A juventude de Villas Boas encaixa até bem na necessidade por todos os portistas sentida de mudar de ciclo. Como já aqui o escrevi (mas os nossos adversários recusam-se a entender), foi isso, e não a ingratidão ou um "castigo", que levou ao final do ciclo Jesualdo Ferreira, um ano antes do previsto. Mas, como também escreveu aqui Vítor Serpa, e eu subscrevo, esta é, de facto, a aposta mais pessoal e mais arriscada de Pinto da Costa. Se ela falhar, a responsabilidade, não primeira, mas sim única, será dele e não de Villas Boas.

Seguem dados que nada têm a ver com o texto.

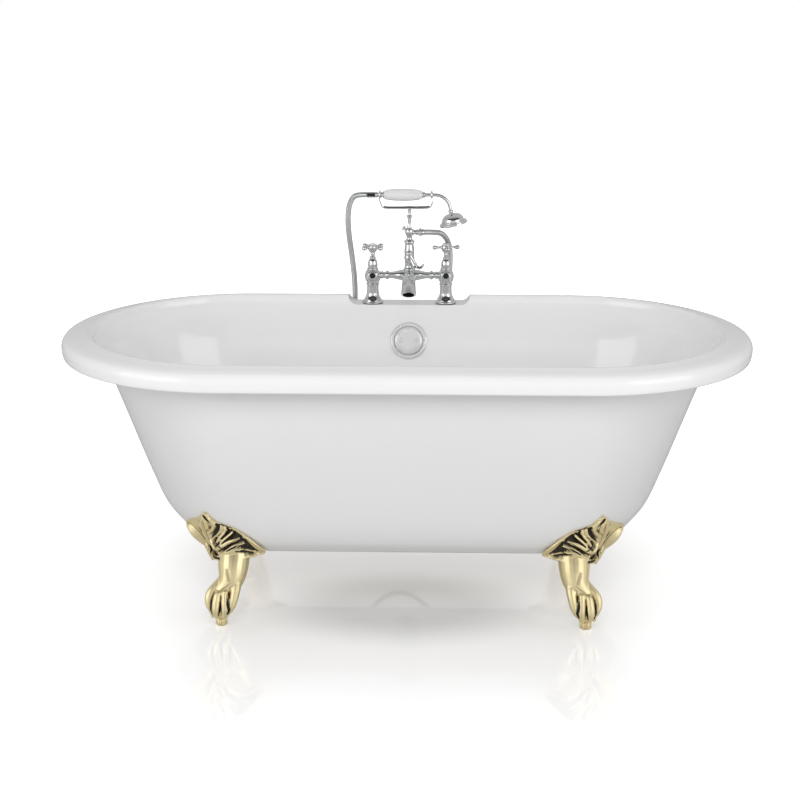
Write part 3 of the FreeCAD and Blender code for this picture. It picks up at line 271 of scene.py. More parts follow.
def make_carved_gold():
    """Pale gold plate, darkened with painted shade where the carving is deep."""
    material = make_finish("pale_gold", (0.96, 0.84, 0.52), (0.90, 0.77, 0.45), 1.0,
                           0.40, 0.52, 14, 0.15)
    nodes, links = material.node_tree.nodes, material.node_tree.links
    shader = nodes["Principled BSDF"]
    tint = shader.inputs["Base Color"].links[0].from_node
    gloss = shader.inputs["Roughness"].links[0].from_node
    groove_shade = nodes.new("ShaderNodeAttribute")
    groove_shade.attribute_name = "groove_shade"
    mask = add_range(nodes, 0.10, 0.62)
    shade = nodes.new("ShaderNodeMix")
    shade.data_type = "RGBA"
    # Painted shade: near-black brown, not metallic, wherever the groove_shade attribute marks hollows and
    # carved strokes.
    shade.inputs["B"].default_value = (0.016, 0.010, 0.004, 1)
    dull = add_range(nodes, 0.0, 1.0, to_max=0.6, smooth=False)
    plate = add_math(nodes, "SUBTRACT")
    plate.inputs[0].default_value = 1.0
    links.new(groove_shade.outputs["Fac"], mask.inputs["Value"])
    links.new(mask.outputs["Result"], shade.inputs["Factor"])
    links.new(tint.outputs["Result"], shade.inputs["A"])
    links.new(shade.outputs["Result"], shader.inputs["Base Color"])
    links.new(mask.outputs["Result"], dull.inputs["Value"])
    links.new(gloss.outputs["Roughness"], dull.inputs["To Min"])
    links.new(dull.outputs["Result"], shader.inputs["Roughness"])
    links.new(mask.outputs["Result"], plate.inputs[1])
    links.new(plate.outputs["Value"], shader.inputs["Metallic"])
    return material


def make_wound_metal():
    """Satin metal strip wound round the hose, its turns read from the run attribute."""
    material = make_finish("wound_metal", (0.62, 0.63, 0.64), (0.68, 0.69, 0.70), 1.0,
                           0.30, 0.42, 25, 0.1)
    nodes, links = material.node_tree.nodes, material.node_tree.links
    shader = nodes["Principled BSDF"]
    run = nodes.new("ShaderNodeAttribute")
    run.attribute_name = "run"
    pitch = add_math(nodes, "MULTIPLY")
    pitch.inputs[1].default_value = math.tau / hose_strip_pitch
    wave = add_math(nodes, "SINE")
    bump = shader.inputs["Normal"].links[0].from_node
    bump.inputs["Strength"].default_value = 0.5
    bump.inputs["Distance"].default_value = 0.0006
    links.new(run.outputs["Fac"], pitch.inputs[0])
    links.new(pitch.outputs["Value"], wave.inputs[0])
    links.new(wave.outputs["Value"], bump.inputs["Height"])
    return material


handling_marks = make_handling_marks()
finishes = {
    "acrylic": make_finish("white_acrylic", (0.92, 0.92, 0.915), (0.90, 0.902, 0.905), 0.0,
                           0.07, 0.13, 3.0, 0.03, 0.5),
    "board": make_finish("pressed_board", (0.55, 0.42, 0.28), (0.40, 0.29, 0.18), 0.0,
                         0.75, 0.95, 60.0, 0.9),
    "gold": make_carved_gold(),
    "zinc": make_finish("zinc_plate", (0.66, 0.67, 0.66), (0.55, 0.56, 0.52), 1.0,
                        0.32, 0.5, 30.0, 0.3),
    "chrome": make_finish("chrome_plate", (0.75, 0.755, 0.76), (0.71, 0.715, 0.72), 1.0,
                          0.05, 0.12, 18.0, 0.04),
    "brass": make_finish("turned_brass", (0.72, 0.55, 0.27), (0.62, 0.46, 0.22), 1.0,
                         0.25, 0.4, 40.0, 0.3),
    "rubber": make_finish("black_rubber", (0.03, 0.03, 0.03), (0.045, 0.045, 0.045), 0.0,
                          0.6, 0.8, 50.0, 0.5),
    "black_plastic": make_finish("moulded_plastic", (0.05, 0.05, 0.055), (0.07, 0.07, 0.075), 0.0,
                                 0.4, 0.55, 30.0, 0.4),
    "cable": make_finish("cable_sheath", (0.06, 0.06, 0.06), (0.09, 0.09, 0.09), 0.0,
                         0.45, 0.6, 60.0, 0.3),
    "ceramic": make_finish("white_glaze", (0.83, 0.83, 0.82), (0.80, 0.80, 0.80), 0.0,
                           0.05, 0.10, 30.0, 0.03, 0.6),
    "hose": make_wound_metal(),
}
# Painted shade: the same white acrylic, its colour set greyer for the skirt, which faces down and forward.
shaded_outer_white = make_finish("white_acrylic_outside_painted_shade", (0.82, 0.82, 0.82), (0.80, 0.802, 0.805), 0.0,
                          0.07, 0.13, 3.0, 0.03, 0.5)
satin_chrome = make_finish("satin_chrome", (0.84, 0.84, 0.84), (0.80, 0.80, 0.80), 0.35,
                           0.26, 0.36, 20.0, 0.1)
# Near-black painted shade for the overflow dial's holes, the pillar eyes, the spout's mouth and the knurled
# band.
painted_shade_black = make_finish("painted_shade_black", (0.02, 0.02, 0.022), (0.03, 0.03, 0.03), 0.6,
                        0.35, 0.5, 40.0, 0.2)


# ------------------------------------------------------------------ making pieces
def joined(shapes):
    """Several bmeshes as one; the parts are freed."""
    whole = bmesh.new()
    for shape in shapes:
        carrier = bpy.data.meshes.new("carrier")
        shape.to_mesh(carrier)
        shape.free()
        whole.from_mesh(carrier)
        bpy.data.meshes.remove(carrier)
    return whole


def finished(name, shapes, body, slot, *nodes, sharp=35.0, finish=None):
    """A piece of the bath, in metres, with its finish, its body and the CAD nodes it stands for."""
    whole = joined(shapes)
    bmesh.ops.scale(whole, vec=(MM, MM, MM), verts=whole.verts)
    mesh = bpy.data.meshes.new(name)
    whole.to_mesh(mesh)
    whole.free()
    mesh.shade_smooth()
    mesh.set_sharp_from_angle(angle=math.radians(sharp))
    mesh.materials.append(finish or finishes[slot])
    piece = bpy.data.objects.new(name, mesh)
    bpy.context.scene.collection.objects.link(piece)
    if body:
        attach(piece, body)
    if nodes:
        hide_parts(*nodes)
    return piece


def darken(piece, picks):
    """Gives the painted shade to the faces whose centre, in millimetres, and normal are picked."""
    piece.data.materials.append(painted_shade_black)
    for face in piece.data.polygons:
        if picks(Vector(face.center) / MM, face.normal):
            face.material_index = 1


def place_matrix(place, direction=Z):
    turn = Z.rotation_difference(Vector(direction))
    return Matrix.Translation(place) @ turn.to_matrix().to_4x4()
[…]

E isso dá-me esperança que Pinto da Costa, fazendo, como convém aos tempos e à situação financeira do clube, poucas mas criteriosas aquisições, lhe dê, realmente, uma equipa ganhadora. Jogadores, a começar pelo meio-campo ofensivo,que entrem de caras na equipa, em lugar de virem fazer número, ganhar experiência ou rodar noutras paragens. Enfim, que ele dê a Villas Boas armas iguais para se bater com o Benfica, que este ano não tivemos.

Ah, e há mais um factor de optimismo: é que, não sabendo embora o que vale Villas Boas, constatei que o Ricardo Araújo Pereira lhe dedicou uma crónica inteira, cujo objectivo principal era garantir-nos que ele não é o novo Mourinho – isso, como se sabe e garantiram vários benfiquistas, é o Jorge Jesus (a propósito: alguém, por acaso, acreditou naquela noticia de que Pinto da Costa terá tentado contratar Jesus, em Maio passado? Eu cá fartei-me de rir...). Pois bem: se o RAP se dá ao trabalho de dedicar uma crónica inteira ao novo treinador do FC Porto, esquecendo por uma vez a reminiscência das minhas obras completas e as do Rui Moreira, é porque eles estão preocupados com a nossa escolha. E isso é óptimo sinal.